— SHORT PROBLEM —
Among the records that follow, find the line with "Write the OpenSCAD" and the line with "points along -X.". Set down those lines and all lines between them exactly, without adding anything.

— DATASET CONTENT —
·····
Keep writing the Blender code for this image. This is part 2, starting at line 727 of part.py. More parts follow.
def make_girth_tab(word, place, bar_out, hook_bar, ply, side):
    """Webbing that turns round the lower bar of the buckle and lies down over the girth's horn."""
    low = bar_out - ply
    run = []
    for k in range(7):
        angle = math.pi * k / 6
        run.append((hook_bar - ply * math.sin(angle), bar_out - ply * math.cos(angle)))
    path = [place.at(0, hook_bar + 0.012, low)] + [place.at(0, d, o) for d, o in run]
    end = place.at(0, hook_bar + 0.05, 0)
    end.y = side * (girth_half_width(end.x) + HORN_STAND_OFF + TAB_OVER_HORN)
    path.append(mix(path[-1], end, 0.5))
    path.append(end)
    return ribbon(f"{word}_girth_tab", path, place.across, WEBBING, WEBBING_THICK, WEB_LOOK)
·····
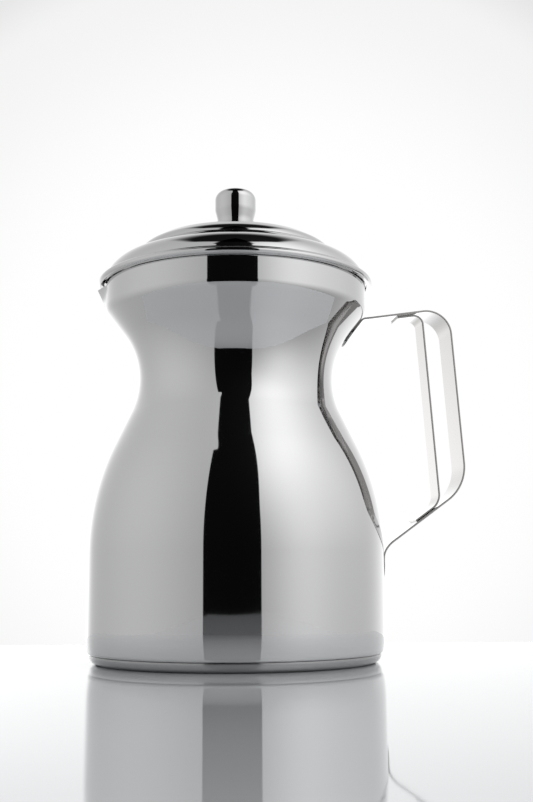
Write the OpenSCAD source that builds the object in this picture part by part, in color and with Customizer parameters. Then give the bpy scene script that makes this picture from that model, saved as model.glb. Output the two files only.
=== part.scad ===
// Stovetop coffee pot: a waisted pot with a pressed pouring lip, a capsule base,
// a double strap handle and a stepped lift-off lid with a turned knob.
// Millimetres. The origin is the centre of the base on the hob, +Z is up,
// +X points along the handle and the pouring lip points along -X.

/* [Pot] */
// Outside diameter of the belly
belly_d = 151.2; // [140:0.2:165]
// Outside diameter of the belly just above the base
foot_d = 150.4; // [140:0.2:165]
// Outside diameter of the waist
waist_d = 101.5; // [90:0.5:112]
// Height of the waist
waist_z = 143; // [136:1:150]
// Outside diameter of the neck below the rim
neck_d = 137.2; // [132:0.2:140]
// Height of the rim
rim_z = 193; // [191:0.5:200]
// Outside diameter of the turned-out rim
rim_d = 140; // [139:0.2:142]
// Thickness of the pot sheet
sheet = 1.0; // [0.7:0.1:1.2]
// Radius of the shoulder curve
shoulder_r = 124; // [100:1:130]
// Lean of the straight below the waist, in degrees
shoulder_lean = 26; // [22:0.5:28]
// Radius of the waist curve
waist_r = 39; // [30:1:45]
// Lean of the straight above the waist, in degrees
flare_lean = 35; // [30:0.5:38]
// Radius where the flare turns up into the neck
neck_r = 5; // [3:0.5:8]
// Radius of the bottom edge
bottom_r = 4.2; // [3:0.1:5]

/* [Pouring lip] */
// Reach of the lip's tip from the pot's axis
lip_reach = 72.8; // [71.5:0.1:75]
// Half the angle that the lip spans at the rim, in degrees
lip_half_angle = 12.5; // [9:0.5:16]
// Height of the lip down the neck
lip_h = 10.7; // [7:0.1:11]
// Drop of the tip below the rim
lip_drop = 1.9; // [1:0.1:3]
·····
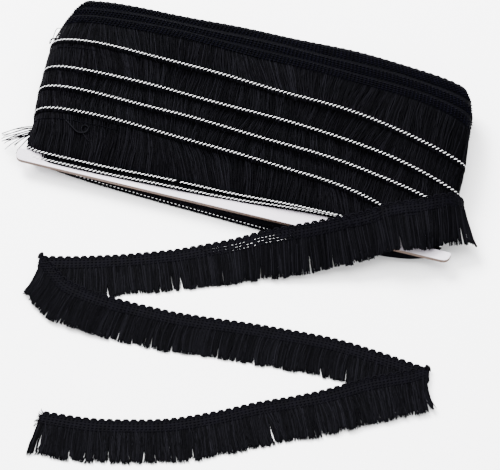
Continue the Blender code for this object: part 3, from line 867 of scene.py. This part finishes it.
·····
— COMPLETE ANSWER —
Write the OpenSCAD source that builds the object in this picture part by part, in color and with Customizer parameters. Then give the bpy scene script that makes this picture from that model, saved as model.glb. Output the two files only.
=== part.scad ===
// Stovetop coffee pot: a waisted pot with a pressed pouring lip, a capsule base,
// a double strap handle and a stepped lift-off lid with a turned knob.
// Millimetres. The origin is the centre of the base on the hob, +Z is up,
// +X points along the handle and the pouring lip points along -X.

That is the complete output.